As a final measure, Defendants rely on ERISA’s legislative history to support their
argument for defensive preemption. In Jones v. LMR Intern., Inc., 457 F.3d 1174 (11th
Cir. 2006), the Eleventh Circuit noted that the legislative history “suggests [ ] the sweep
of ERISA preemption is broad, applying well beyond those subjects covered by ERISA
itself.” Jones, 457 F.3d at 1179-80. Although it acknowledges ERISA’s broad scope of
22
preemption, the Court struggles to extend the scope of ERISA such that it would preempt
any claim possessing vague ties to ERISA. See Shaw v. Delta Air Lines, Inc., 463 U.S.
85, 100 (1983) (finding that not all state law claims relate to ERISA where it is “too
tenuous, remote, or peripheral a manner to warrant a finding that the law ‘relates to’ the
plan.”). In sum, Counts III and IV are not defensively preempted by ERISA.

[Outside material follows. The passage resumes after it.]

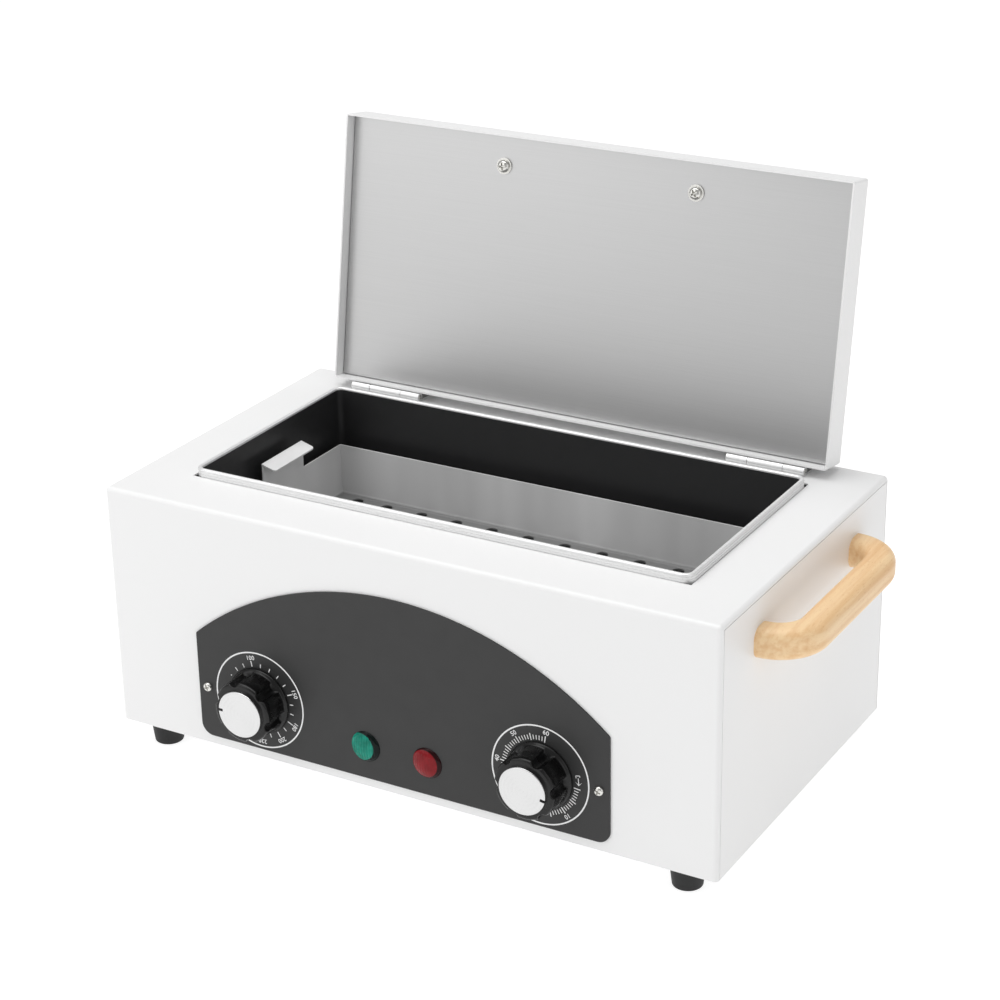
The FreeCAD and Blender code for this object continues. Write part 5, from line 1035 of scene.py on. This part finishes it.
@dataclass
class ControlPanel:
    """The dark panel with its screws, lamps and dials.

    Args:
        rib_mm: Pitch of the upright ribs on a lens.
        green_rib_mm: Depth of the ribs of the green lens.
        red_rib_mm: Depth of the red lens's faint ribs.
        rib_end: Shares of a lens's radius between which they run out.
        wall_mm: Height of a lens's wall.
        screw_turns_deg: Turns of the two screws.
        hundred_deg: Angle of 100 degrees, clockwise from the top.
        degree_step: Angle of ten degrees.
        zero_deg: Angle of zero minutes.
        minute_step: Angle of one minute.
    """

    rib_mm: float = 1.6
    green_rib_mm: float = 0.16
    red_rib_mm: float = 0.032
    rib_end: Pair = (0.78, 0.86)
    wall_mm: float = 0.8
    lens_rings: int = 64
    lens_segments: int = 192
    screw_turns_deg: Pair = (20.0, 65.0)
    hundred_deg: float = 349.1
    degree_step: float = 15.83
    zero_deg: float = 96.5
    minute_step: float = 4.53

    def dome(self, lens_mm: float, dome_mm: float, rib_deep_mm: float) -> HeightAt:
        """Height of a shallow ribbed dome over a thin wall.

        Args:
            lens_mm: Radius of the lens.
            dome_mm: Height at its middle.
            rib_deep_mm: Depth of its ribs.

        Returns:
            The height at a place on the lens.
        """

        def height(x: float, y: float) -> float:
            """Height of the lens at a point, in mm.

            Args:
                x: Place across the lens in mm.
                y: Place up the lens in mm.

            Returns:
                The height over the panel.
            """
            share = min(math.hypot(x, y) / lens_mm, 1.0)
            bulge = (dome_mm - self.wall_mm) * (1 - share**2)
            wall = self.wall_mm * math.sqrt(1 - share**12)
            fading = 1 - ease(share, *self.rib_end)
            ribs = rib_deep_mm * (math.cos(2 * math.pi * x / self.rib_mm) - 1) * fading
            return max(bulge + wall + ribs, 0.0)

        return height

    def lens(self, node: str, rib_deep_mm: float, finish: TintedLens) -> None:
        """Build one lens in place of its solid.

        Args:
            node: The lens's node.
            rib_deep_mm: Depth of its ribs.
            finish: Its finish, which is centred on the lens here.
        """
        low, high = corners_of(node)
        radius, depth = (high.x - low.x) / 2 / MM, (high.y - low.y) / MM
        place = on_panel(node)
        centred = replace(finish, centre=tuple(place.translation))
        face = self.dome(radius, depth, rib_deep_mm)
        sheet = Relief(radius, self.lens_rings, self.lens_segments, face).sheet()
        piece = sheet.piece(node + "_moulding", place, centred)
        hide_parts(node)
        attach(piece, Body.HOUSING.value)
        LOG.info("%s moulded", node)

    def screws(self) -> None:
        """Build the two panel screws in place of their solids."""
        low, high = corners_of("panel_screws")
        head = PanHead()
        edge = head.head_mm * MM
        middle = on_panel("panel_screws")
        both = Sheet()
        for x, turn in zip((low.x + edge, high.x - edge), self.screw_turns_deg):
            aside = Matrix.Translation((x - middle.translation.x, 0, 0))
            both.merge(head.sheet(), aside @ middle @ Matrix.Rotation(math.radians(turn), 4, "Z"))
        piece = both.piece("panel_pan_screws", Matrix.Identity(4), PLATED)
        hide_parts("panel_screws")
        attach(piece, Body.HOUSING.value)
        LOG.info("panel screws built")

    def temperature_dial(self, centre: Vector) -> Dial:
        """The scale of the thermostat, with a dot where it starts.

        Args:
            centre: Knob axis on the panel.

        Returns:
            The dial, ready to print.
        """

        def angle(degrees: float) -> float:
            """Where a temperature stands on the ring."""
            return self.hundred_deg + self.degree_step * (degrees - 100) / 10

        labelled = (100, 150, 180, 200, 220)
        long = [angle(value) for value in labelled]
        short = [angle(value) for value in range(80, 221, 10) if value not in labelled]
        ticks = [Ticks(long, 19.3, 22.6, 0.6), Ticks(short, 19.4, 21.6, 0.55)]
        ticks.append(Ticks([angle(70)], 20.2, 20.8, 0.6))
        numbers = [(str(value), angle(value)) for value in labelled]
        return Dial("temperature_print", centre, numbers, ticks, number_mm=24.2)

    def timer_dial(self, centre: Vector) -> Dial:
        """The scale of the timer, in minutes.

        Args:
            centre: Knob axis on the panel.

        Returns:
            The dial, ready to print.
        """

        def angle(minutes: float) -> float:
            """Where a time stands on the ring."""
            return self.zero_deg + self.minute_step * minutes

        fives = [angle(value) for value in range(5, 61, 5)] + [angle(0)]
        ones = [angle(value) for value in range(1, 60) if value % 5]
        ticks = [Ticks(fives, 19.2, 22.9, 0.6), Ticks(ones, 19.6, 22.1, 0.5)]
        numbers = [(str(value), angle(value)) for value in range(10, 61, 10)]
        return Dial("timer_print", centre, numbers, ticks, number_mm=24.7, mark=TurnMark())

    def build(self) -> None:
        """Dress the panel and add its lenses, screws and dials."""
        dress(PANEL_COAT, "front_panel")
        dress(BLACK_MOULDING, "thermostat_body", "timer_body", "lamp_barrels")
        dress(PLATED, "spindle_nuts", "thermostat_shaft", "timer_shaft")
        self.lens("lamp_lens_green", self.green_rib_mm, GREEN_LENS)
        self.lens("lamp_lens_red", self.red_rib_mm, RED_LENS)
        self.screws()
        self.temperature_dial(on_panel("temperature_knob").translation).build()
        self.timer_dial(on_panel("timer_knob").translation).build()


@dataclass
class Knob:
    """A glossy lobed knob on a round skirt, with a spun cap.

    Args:
        node: The knob's node.
        body: The body that it rides on.
        flute_deg: First groove, clockwise from the top.
        lift_mm: Gap between the panel and the skirt.
        bore_mm: Radius of the shaft's bore.
        well_mm: Radius of the hollow in the back.
        well_floor_mm: Height of its floor over the panel.
        flute_mm: Radius of a groove.
        flute_centre_mm: Radius that the grooves' centres lie on.
        flute_reach_mm: Heights over the panel between which they begin.
        flare: How steeply a groove opens at its sides.
        blend_mm: Width of the round between a groove and a lobe.
        cap: Colour of the cap as sRGB hex.
        base_mm: Insets from the skirt's radius with heights over its back.
        nose_mm: The same insets with distances behind the front.
    """

    node: str
    body: Body
    flute_deg: float
    lift_mm: float = 0.6
    bore_mm: float = 3.05
    well_mm: float = 8.6
    well_floor_mm: float = 5.0
    flutes: int = 6
    flute_mm: float = 3.2
    flute_centre_mm: float = 18.0
    flute_reach_mm: Pair = (2.3, 3.6)
    flare: float = 2.5
    blend_mm: float = 1.5
    segments: int = 288
    smooth_deg: float = 50.0
    cap: str = "#D6D6D6"
    cap_roughness: float = 0.2
    base_mm: tuple[Pair, ...] = (
        (0.3, 0.0), (0.0, 0.15), (0.0, 0.7), (0.2, 1.0), (0.7, 1.5), (1.15, 1.95), (1.32, 2.3), (1.4, 2.8),
    )
    nose_mm: tuple[Pair, ...] = (
        (1.42, 12.4), (1.45, 8.0), (1.5, 4.0), (1.55, 2.0), (1.65, 1.2), (1.9, 0.6), (2.3, 0.25), (2.9, 0.05),
        (3.6, 0.0), (6.1, 0.0),
    )

    def outline(self, skirt_mm: float, length_mm: float) -> list[Pair]:
        """The knob's outline, from the back of its skirt to its front.

        Args:
            skirt_mm: Radius of the skirt.
            length_mm: Front of the knob from the panel.

        Returns:
            Radius and height of each ring in mm.
        """
        rows = [(skirt_mm - inset, self.lift_mm + height) for inset, height in self.base_mm]
        return rows + [(skirt_mm - inset, length_mm - behind) for inset, behind in self.nose_mm]

    def radius(self, turn: float, lobe: float, height: float) -> float:
        """Radius in mm at an angle, where the grooves cut the round.

        Args:
            turn: Angle from the middle of the nearest groove, in radians.
            lobe: Radius of the lobes at this height.
            height: Height above the panel.

        Returns:
            The radius.
        """
        side = abs(self.flute_centre_mm * math.sin(turn))
        front = self.flute_centre_mm * math.cos(turn)
        inside = max(self.flute_mm**2 - side**2, 0.0)
        groove = front - math.sqrt(inside) + max(side - self.flute_mm, 0.0) * self.flare
        cut = blend_low(lobe, groove, self.blend_mm)
        return lobe + (cut - lobe) * ease(height, *self.flute_reach_mm)

    def build(self) -> None:
        """Build the knob in place of its solid, and dress its cap."""
        pitch = 2 * math.pi / self.flutes
        first = math.pi / 2 - math.radians(self.flute_deg)
        back = (
            (self.bore_mm, self.well_floor_mm),
            (self.well_mm, self.well_floor_mm),
            (self.well_mm, self.lift_mm),
        )
        rows = [ring_of(radius, height, self.segments) for radius, height in back]
        low, high = corners_of(self.node)
        place = on_panel(self.node)
        outline = self.outline((high.x - low.x) / 2 / MM, (place.translation.y - low.y) / MM)
        for lobe, height in outline:
            row = []
            for step in range(self.segments):
                turn = 2 * math.pi * step / self.segments
                nearest = (turn - first + pitch / 2) % pitch - pitch / 2
                reach = self.radius(nearest, lobe, height)
                row.append(Vector((reach * math.cos(turn), reach * math.sin(turn), height)))
            rows.append(row)
        sheet = Sheet()
        front = Vector((0, 0, outline[-1][1])) * MM
        scaled = [[point * MM for point in row] for row in rows]
        sheet.strip(scaled)
        sheet.close(scaled[-1], front)
        piece = sheet.piece(self.node + "_moulding", place, KNOB_PLASTIC, self.smooth_deg)
        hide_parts(self.node)
        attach(piece, self.body.value)
        title = self.node + "_spun_cap"
        middle = tuple((low + high) / 2)
        dress(SpunAluminium(title, self.cap, self.cap_roughness, 1.0, centre=middle), self.node + "_cap")
        LOG.info("%s moulded", self.node)


@dataclass
class Lid:
    """The insulated lid, which stands open at rest.

    Args:
        open_deg: How far it stands open.
        screw_turns_deg: Turns of its two handle screws.
        head: Form of those screws.
    """

    open_deg: float = 99.0
    screw_turns_deg: Pair = (10.0, 35.0)
    head: PanHead = PanHead(
        head_mm=3.6, tall_mm=2.4, shank_mm=(2.0, 28.0), arm_mm=2.0, arm_wide_mm=0.46, recess_mm=1.3
    )

    def swung(self) -> Matrix:
        """The turn from the closed lid to the open one, about the hinge line.

        Returns:
            The turn in the row frame.
        """
        joint = next(joint for joint in frame["joints"] if joint["name"] == "lid_hinge")
        pivot = Matrix.Translation(joint["pos_m"])
        return pivot @ Matrix.Rotation(-math.radians(self.open_deg), 4, "X") @ pivot.inverted()

    def screws(self) -> None:
        """Build the two handle screws in place of their solids."""
        back = self.swung().inverted()
        corners = [back @ vertex.co for vertex in frame["nodes"]["lid_handle_washers"].data.vertices]
        low, high = (Vector([end(values) for values in zip(*corners)]) for end in (min, max))
        washer = (high.y - low.y) / 2
        both = Sheet()
        for x, turn in zip((low.x + washer, high.x - washer), self.screw_turns_deg):
            place = Matrix.Translation((x, low.y + washer, low.z)) @ Matrix.Rotation(math.pi, 4, "X")
            turned = place @ Matrix.Rotation(math.radians(turn), 4, "Z")
            both.merge(self.head.sheet(), self.swung() @ turned)
        piece = both.piece("lid_pan_screws", Matrix.Identity(4), PLATED)
        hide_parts("lid_handle_screws")
        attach(piece, Body.LID.value)
        LOG.info("lid screws built")

    def build(self) -> None:
        """Dress the lid and add its screws."""
        dress(WHITE_COAT, "lid_shell")
        dress(LINER_STEEL, "lid_liner")
        dress(WOOL, "lid_insulation")
        dress(PLATED, "lid_handle_washers")
        dress(BEECH_ACROSS, "lid_handle")
        self.screws()


@dataclass(frozen=True)
class SoftLight:
    """A square area light that faces the object."""

    name: str
    place_m: Point
    size_m: float
    watts: float


@dataclass
class Studio:
    """A pale floor, soft lights and the camera.

    Args:
        camera_m: Place of the camera in metres.
        azimuth_deg: Turn of the view, from straight at the front.
        elevation_deg: How far the view looks down.
        roll_deg: Turn about the line of sight.
        focal_px: Focal length in pixels of the picture.
        sky: Strength of the even light from all round.
        aim_m: The point that the lights face.
    """

    camera_m: Point = (0.6243, -1.0678, 0.6727)
    azimuth_deg: float = 30.23
    elevation_deg: float = 23.30
    roll_deg: float = -1.04
    focal_px: float = 2541.5
    sensor_mm: float = 36.0
    clip_m: float = 0.05
    floor_m: float = 12.0
    sky: float = 0.45
    aim_m: Point = (0.0, 0.0, 0.12)
    lights: tuple[SoftLight, ...] = (
        SoftLight("overhead", (-0.3, -0.1, 1.9), 1.8, 25.0),
        SoftLight("front", (-0.85, -1.15, 0.75), 1.0, 3.8),
        SoftLight("right", (1.9, -0.6, 0.9), 1.2, 3.4),
    )

    def camera(self) -> None:
        """Add the camera."""
        lens = bpy.data.cameras.new("camera")
        lens.sensor_width = self.sensor_mm
        lens.lens = self.focal_px * self.sensor_mm / PICTURE_PX
        lens.clip_start = self.clip_m
        holder = bpy.data.objects.new("camera", lens)
        bpy.context.scene.collection.objects.link(holder)
        turn = Matrix.Rotation(math.radians(self.azimuth_deg), 4, "Z")
        tilt = Matrix.Rotation(math.radians(90 - self.elevation_deg), 4, "X")
        roll = Matrix.Rotation(math.radians(self.roll_deg), 4, "Z")
        holder.matrix_world = Matrix.Translation(self.camera_m) @ turn @ tilt @ roll
        bpy.context.scene.camera = holder

    def floor(self) -> None:
        """Add the floor."""
        half = self.floor_m / 2
        corners = ((-half, -half), (half, -half), (half, half), (-half, half))
        sheet = Sheet()
        sheet.patch([Vector((x, y, 0)) for x, y in corners])
        finish = StudioFloor("pale_floor", "#A8A8A8", 0.9, ior=1.1)
        sheet.piece("floor", Matrix.Identity(4), finish)

    def light(self, source: SoftLight) -> None:
        """Add a light.

        Args:
            source: Its place, size and power.
        """
        lamp = bpy.data.lights.new(source.name, "AREA")
        lamp.size = source.size_m
        lamp.energy = source.watts
        holder = bpy.data.objects.new(source.name, lamp)
        bpy.context.scene.collection.objects.link(holder)
        aim = Vector(self.aim_m) - Vector(source.place_m)
        facing = aim.to_track_quat("-Z", "Y").to_matrix().to_4x4()
        holder.matrix_world = Matrix.Translation(source.place_m) @ facing

    def build(self) -> None:
        """Set up the view and the light."""
        self.camera()
        self.floor()
        world = bpy.data.worlds.new("studio")
        world.use_nodes = True
        background = next(node for node in world.node_tree.nodes if node.type == "BACKGROUND")
        background.inputs["Color"].default_value = linear("#FFFFFF")
        background.inputs["Strength"].default_value = self.sky
        bpy.context.scene.world = world
        bpy.context.scene.view_settings.view_transform = "Standard"
        for source in self.lights:
            self.light(source)
        LOG.info("studio set")


def main() -> None:
    """Build the sub-assemblies in order."""
    logging.basicConfig(level=logging.INFO, format="%(message)s")
    Studio().build()
    Casing().finish()
    Chamber().finish()
    Hinges().finish()
    Inlet().finish()
    ControlPanel().build()
    Knob("temperature_knob", Body.TEMPERATURE, 285.4).build()
    Knob("timer_knob", Body.TIMER, 144.0).build()
    Lid().build()


if __name__ == "__main__":
    main()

In conclusion, based upon de novo review of the applicable case law and the
parties’ arguments and objections, the Court accepts and adopts the Report and
Recommendation.
Accordingly, it is now
ORDERED:
(1) United States Magistrate Judge Mac R. McCoy’s Report and Recommendation
(Doc. 33) is ACCEPTED and ADOPTED, and the findings are incorporated
herein.
(2) Plaintiff Lee Memorial Health System’s Motion to Remand (Doc. 13) is
DENIED.
(3) Defendants Blue Cross and Blue Shield of Florida, Inc., and Horizon Healthcare
Services, Inc. d/b/a Blue Cross Blue Shield of New Jersey, Horizon Blue Cross
and Blue Shield of New Jersey and Horizon BCBSNJ’s Motion to Dismiss (Doc.
9) is GRANTED.
(4) Defendants Blue Cross and Blue Shield of Florida, Inc., and Horizon Healthcare
Services, Inc. d/b/a Blue Cross Blue Shield of New Jersey, Horizon Blue Cross
and Blue Shield of New Jersey and Horizon BCBSNJ’s Motion to Strike
Plaintiff’s Response to Defendants’ Objection to Magistrate Judge’s Report and
23
Recommendation (Doc. 42) is GRANTED. The Clerk is directed to STRIKE
Plaintiff’s Response to Defendants’ Objection to Magistrate Judge’s Report and
Recommendation (Doc. 41).
(5) Plaintiff Lee Memorial Health System may file an amended complaint on or
before April 13, 2017.
DONE and ORDERED in Fort Myers, Florida this 30th day of March, 2017.